Bonus tip: “Consider charging all of your business expenses on a dedicated credit card,” says Cawley. “Then you’ll have a permanent record of where you went and how much you spent.” And that credit card’s statements will provide an easily accessible journal of your business activities.
Per diem rates
Does collecting meal receipts—digital or otherwise—seem like a hassle? Ask your accountant if you are eligible to utilize “per diem” rates—daily cash amounts that are set by the government.
“Each year the IRS comes out with a per diem rate for each geographic area,” says Cawley. “The rule is that you can either deduct your actual expenses in terms of meals and incidentals or just use the per diem rate, based on how many days you are there. You should track both in tandem, then use whichever number is higher. This can be really handy in high per diem cities.”
The per diem option is often overlooked by business travelers. “Many people will deliberately keep their meal expenses low, because they are on a budget,” says Cawley. “But then they forget that they have a right under the IRS code to take the higher per diem rate. As a result they end up not getting their higher deduction.”
One more thing: Are you planning to use your personal car to travel to the show? If so, you face another decision: Whether to use the standard mileage rate or keep track of your actual expenses. The decision will lie in how good a record keeper you are and how much hassle you want to put up with. Sometimes the standard deduction is the easier option.

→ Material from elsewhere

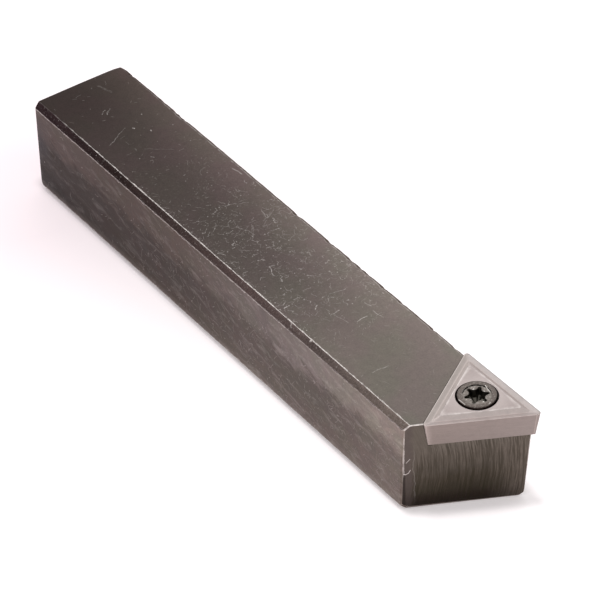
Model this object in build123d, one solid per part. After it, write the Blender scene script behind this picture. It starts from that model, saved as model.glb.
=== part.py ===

What if you spend some vacation or personal time during your trip? How does that affect the deductibility of your expenses? An excerpt from IRS document 463 provides some clarification: “You can deduct all of your travel expenses if your trip was entirely business-related. If your trip was primarily for business and, while at your business destination, you extended your stay for a vacation, made a personal side trip, or had other personal activities, you can deduct only your business-related travel expenses.”
It’s important to keep careful records about your journey, allocating correctly between business and personal time. “My overall tip is to be truthful,” says Catherine Raker, an accountant with Cendrowski Corporate Advisors, Chicago (cca-advisors.com). “If it’s really a personal trip and you do some business-related activities don’t write the whole trip off as a business expense.”
Expenses that are shared for business and vacation can fall into a grey area, according to Cawley. “Your airline fare might be disallowed if you spend two days of your trip on business and five days on vacation. On the other hand, your hotel bill for the specific two business days, and other direct expenses for the business portion of your trip, would still be deductible.”
Personal time often means the presence of a spouse—and expenses related to that individual’s travel can complicate record keeping. Ordinarily such expenses must be separated from those of the business traveler and may not be deducted. There is one exception: “If you are traveling with your spouse who is participating for a genuine business reason in the event, then that individual’s expenses are covered,” says Flemming.
Trade shows can be valuable resources for your business. By bringing together vendors and buyers in one place, they facilitate more buying activity and higher profits. Taking the time to document your activity when you travel to a show can help alleviate the costly impact travel and hotel expenses can have on your bottom line.
“It can be hard to keep careful records when you are busy, but those records do help come income tax time,” says Cawley. “Tracking your travel expenses when you attend a trade show can really pay off.”